La motivation relaye, en outre, une jurisprudence récente venue préciser l’exclusivité de la représentation pour les actions protégeant l’intérêt commun. Ainsi, « Il en résulte qu’une action qui a pour objet de voir ordonner, sur le fondement de l’article 145 du code de procédure civile, une mesure d’instruction avant tout procès, ne peut être intentée que par le représentant de la masse autorisé par l’assemblée générale des obligataires si le litige potentiel susceptible d’opposer les parties a pour objet la défense des intérêts communs des obligataires. » (Com., 9 octobre 2024, n° 23‑10.645). L’arrêt s’inscrit donc dans une ligne constante déjà affirmée, notamment, par la chambre commerciale le 15 juin 1999.
B. L’application au cas d’espèce et la régularisation de la fin de non‑recevoir
La cour constate que le contrat d’émission prévoyait la consultation écrite, que celle‑ci s’est déroulée par voie électronique et que les délais et formes n’étaient pas discutés. Elle en déduit, par une formule nette, que « l’action était recevable au regard des dispositions combinées des articles L 228‑54 et L 228‑46‑1 du code de commerce, étant relevé qu’aucun de ces textes ne prévoit que l’autorisation donnée par la masse des obligataires doive être sollicitée avant l’introduction de l’action en justice et que s’agissant d’une fin de non‑recevoir, elle est susceptible d’être régularisée, l’irrecevabilité devant être écartée si sa cause a disparu au jour où le juge statue. »
Cette solution éclaire utilement l’articulation entre le droit substantiel des titres obligataires et le contentieux de la recevabilité.

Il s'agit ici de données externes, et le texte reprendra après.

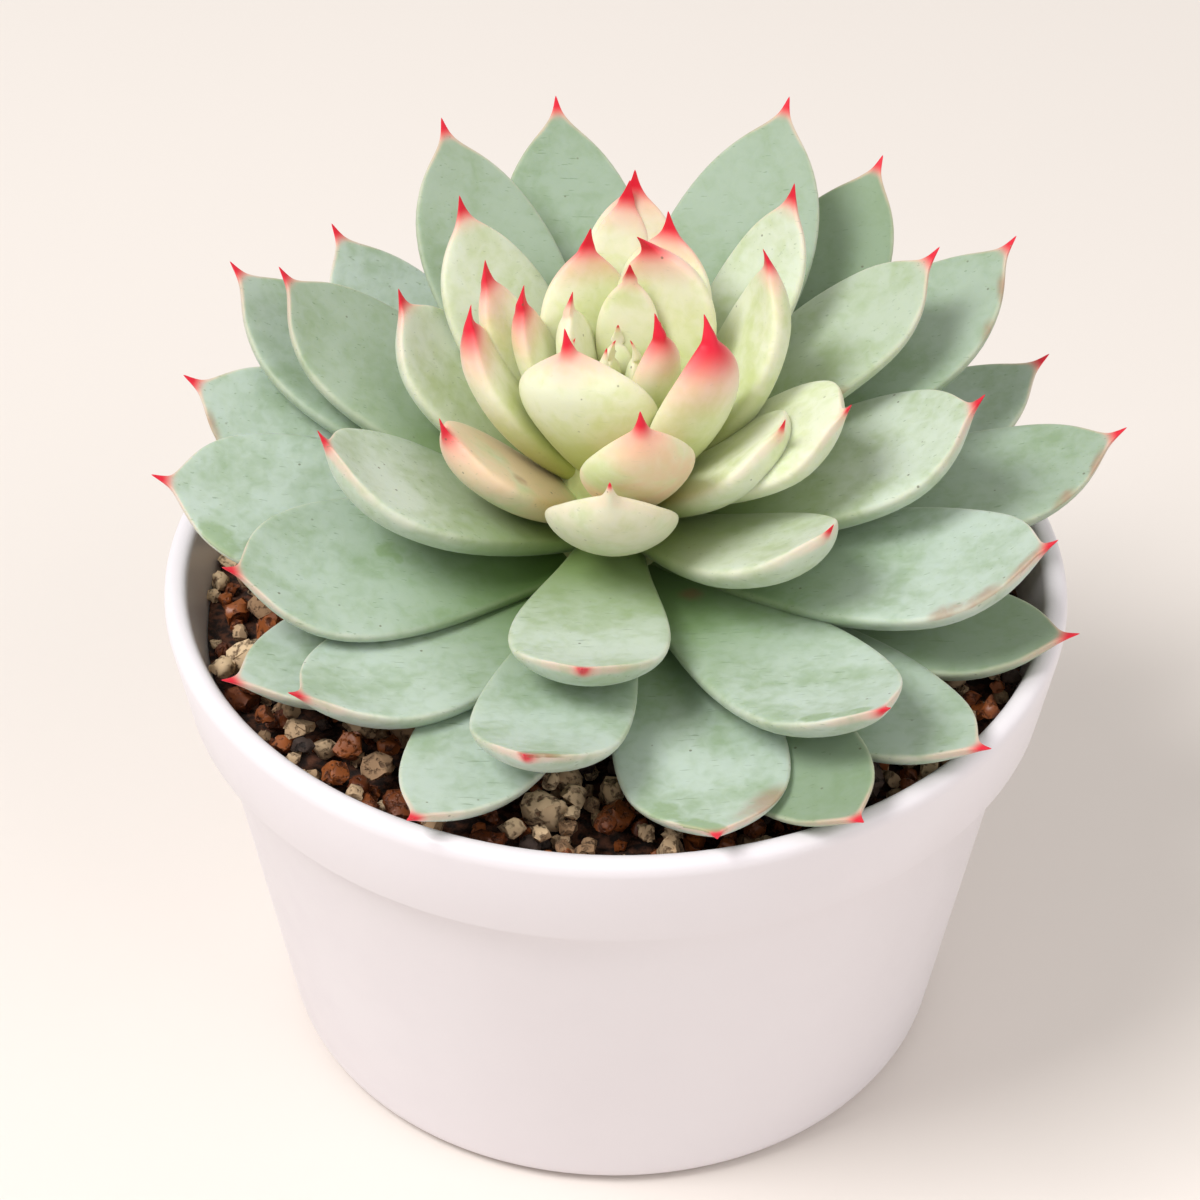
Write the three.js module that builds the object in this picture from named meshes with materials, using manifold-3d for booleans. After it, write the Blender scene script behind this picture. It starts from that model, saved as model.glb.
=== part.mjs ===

Elle conforte la faculté, pour la masse, de sécuriser a posteriori l’autorisation d’agir dès lors que la cause de l’irrecevabilité a disparu au jour où la juridiction statue. L’arrêt fournit ainsi une grille lisible pour les contentieux d’urgence impliquant des organes de représentation collective.
II. L’office du juge des référés face aux clauses financières du contrat d’émission
A. La provision sur principal et intérêts au prisme de l’absence de contestation sérieuse
Sur le terrain de l’article 873 du code de procédure civile, la cour vérifie la non‑sérieuse contestation des obligations invoquées. Elle retient la défaillance dans le remboursement du principal et dans le paiement des coupons. Elle relève également que les stipulations relatives aux coupons et à leur périodicité permettaient de déterminer l’assiette des accessoires.
Surtout, la juridiction d’appel affirme que l’examen requis n’excède pas l’office du juge des référés. En ce sens, elle indique que certaines stipulations « ne nécessitent donc aucune interprétation excédant les pouvoirs du juge des référés, de sorte que la contestation de l’intimée sur ce point ne peut être considérée comme sérieuse. » Une telle appréciation conduit à l’allocation d’une provision significative, couvrant le principal exigible et les intérêts échus non réglés.
La portée pratique est double. D’une part, la cour rappelle la souplesse du référé-provision lorsque l’obligation ressort de clauses claires, même en présence d’objections générales. D’autre part, elle fixe une ligne de partage nette entre interprétation créatrice et simple lecture technique de clauses financières standardisées.
B. La majoration d’intérêts qualifiée de clause pénale et le refus d’en connaître en référé
La clause de majoration du taux en cas d’incident, stipulée à 15 % pour la période postérieure aux échéances, est examinée à part. La cour écarte les objections tirées d’un prétendu déséquilibre significatif, tout en rappelant la clarté du texte contractuel. Surtout, elle requalifie la majoration en clause pénale, susceptible de modulation par le juge du fond. Elle énonce en des termes précis que « Pour autant, compte tenu de sa fonction tant indemnitaire que comminatoire, cette majoration des intérêts de plusieurs points s’analyse d’évidence, en une clause pénale, laquelle est susceptible de réduction par le juge du fond si son montant apparaît manifestement excessif. » En conséquence, « De la sorte, il n’y a pas lieu à référé sur ce point. »
Ce choix confirme la limite structurelle du référé face aux stipulations à coloration punitive, dont l’adaptation relève du plein contentieux. Il en résulte un traitement différencié des accessoires : provision possible sur les intérêts échus, réserve prudente sur la majoration assimilée à une peine privée. L’arrêt, en outre, aboutit à ne retenir au dispositif que les provisions sur principal et intérêts, « Dit n’y avoir lieu à référé sur les autres demandes », ce qui en restreint la portée pratique tout en préservant l’office du juge du fond.
L’ensemble articule avec cohérence la protection de l’intérêt collectif des obligataires et la rigueur du contrôle en référé. La recevabilité est mise au service de l’efficacité de la représentation, tandis que la prudence commande de réserver à la formation de jugement l’éventuelle réduction d’une stipulation à fonction comminatoire.